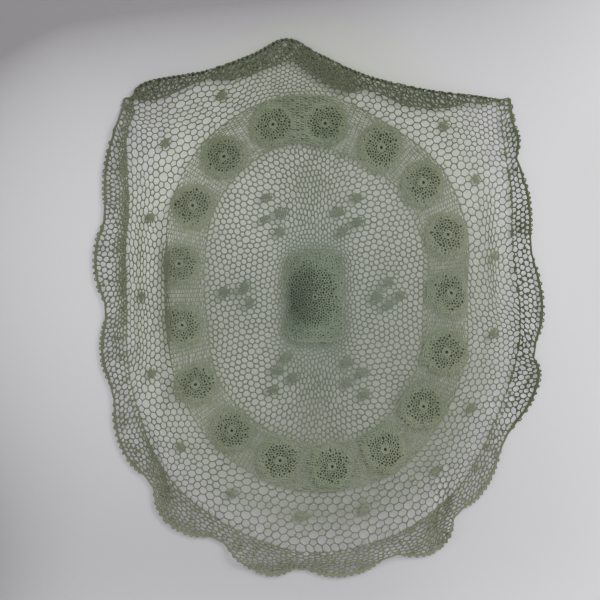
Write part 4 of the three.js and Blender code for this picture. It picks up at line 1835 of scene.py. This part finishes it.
class TABLECLOTH_OT_stage(bpy.types.Operator):
    """Sets the wall, the floor, the lights and the camera"""

    bl_idname = "tablecloth.stage"
    bl_label = "Stage, lights and camera"

    def plane(self, name, corners, material):
        """A flat four-sided stage piece, which throws no shadow, so that the light behind the
        wall reaches the cloth's back."""
        mesh = bpy.data.meshes.new(name)
        mesh.from_pydata(corners, [], [(0, 1, 2, 3)])
        mesh.materials.append(material)
        piece = bpy.data.objects.new(name, mesh)
        bpy.context.scene.collection.objects.link(piece)
        piece.visible_shadow = False

    def light(self, kind, settings):
        """A square area light turned to where the camera looks."""
        data = bpy.data.lights.new(kind["name"], "AREA")
        data.size, data.energy = kind["size"], getattr(settings, kind["power"])
        lamp = bpy.data.objects.new(kind["name"], data)
        lamp.location = kind["place"]
        way = np.array((CAMERA_AIM[0], 0.0, CAMERA_AIM[1])) - np.array(kind["place"])
        lamp.rotation_euler = (
            math.atan2(math.hypot(way[0], way[1]), -way[2]), 0.0, math.atan2(-way[0], way[1]))
        lamp.visible_camera = False
        bpy.context.scene.collection.objects.link(lamp)

    def execute(self, context):
        settings = context.scene.tablecloth
        r, d = WALL_REACH, FLOOR_DROP
        self.plane("wall", [(-r, 0, -d), (r, 0, -d), (r, 0, r), (-r, 0, r)],
                   wall_material(settings))
        self.plane("floor", [(-r, -2 * r, -d), (r, -2 * r, -d), (r, 0, -d), (-r, 0, -d)],
                   floor_material(settings))
        for kind in LIGHTS:
            self.light(kind, settings)
        world = bpy.data.worlds.new("studio")
        world.use_nodes = True
        background = world.node_tree.nodes["Background"]
        background.inputs["Color"].default_value = SKY
        background.inputs["Strength"].default_value = SKY_STRENGTH
        context.scene.world = world
        camera = bpy.data.objects.new("camera", bpy.data.cameras.new("camera"))
        camera.data.lens, camera.data.sensor_width = LENS, SENSOR
        camera.location = (CAMERA_AIM[0], -CAMERA_DISTANCE, CAMERA_AIM[1])
        camera.rotation_euler = (math.pi / 2, 0.0, 0.0)
        context.scene.collection.objects.link(camera)
        context.scene.camera = camera
        return {"FINISHED"}


class TABLECLOTH_PT_sidebar(bpy.types.Panel):
    """Lists the steps of the work and its settings"""

    bl_label = "Crochet tablecloth"
    bl_idname = "TABLECLOTH_PT_sidebar"
    bl_space_type = "VIEW_3D"
    bl_region_type = "UI"
    bl_category = "Tablecloth"

    def draw(self, context):
        for operator in OPERATORS:
            self.layout.operator(operator.bl_idname)
        for name in ClothSettings.__annotations__:
            self.layout.prop(context.scene.tablecloth, name)


OPERATORS = (TABLECLOTH_OT_middle, TABLECLOTH_OT_ring, TABLECLOTH_OT_outside, TABLECLOTH_OT_stage)
CLASSES = (ClothSettings, *OPERATORS, TABLECLOTH_PT_sidebar)


def register():
    """Adds the classes and the scene's settings."""
    for cls in CLASSES:
        bpy.utils.register_class(cls)
    bpy.types.Scene.tablecloth = bpy.props.PointerProperty(type=ClothSettings)


def unregister():
    """Takes the settings and the classes away again."""
    del bpy.types.Scene.tablecloth
    for cls in reversed(CLASSES):
        bpy.utils.unregister_class(cls)


def main():
    """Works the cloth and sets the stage."""
    register()
    bpy.ops.tablecloth.middle()
    bpy.ops.tablecloth.ring()
    bpy.ops.tablecloth.outside()
    bpy.ops.tablecloth.stage()


if __name__ == "__main__":
    main()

WHAT NEEDS TO BE DONE
Verbatim output is expected for the lines from the start of the data to the line in which "piece.visible_shadow = False" appears, both included.

EXERCISE RESULT
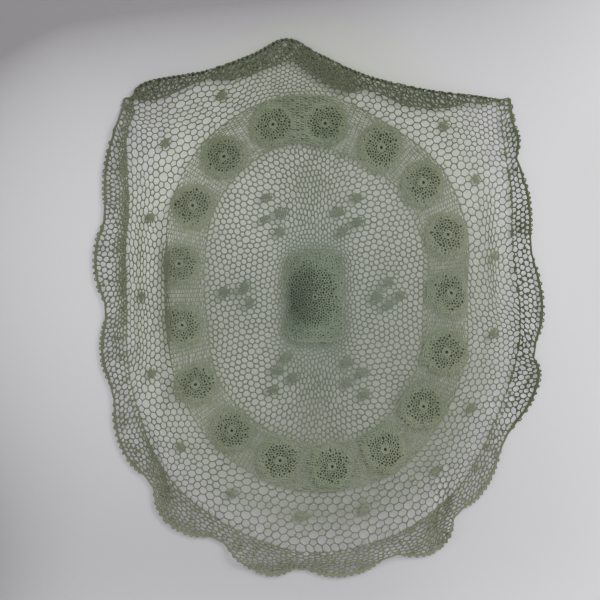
Write part 4 of the three.js and Blender code for this picture. It picks up at line 1835 of scene.py. This part finishes it.
class TABLECLOTH_OT_stage(bpy.types.Operator):
    """Sets the wall, the floor, the lights and the camera"""

    bl_idname = "tablecloth.stage"
    bl_label = "Stage, lights and camera"

    def plane(self, name, corners, material):
        """A flat four-sided stage piece, which throws no shadow, so that the light behind the
        wall reaches the cloth's back."""
        mesh = bpy.data.meshes.new(name)
        mesh.from_pydata(corners, [], [(0, 1, 2, 3)])
        mesh.materials.append(material)
        piece = bpy.data.objects.new(name, mesh)
        bpy.context.scene.collection.objects.link(piece)
        piece.visible_shadow = False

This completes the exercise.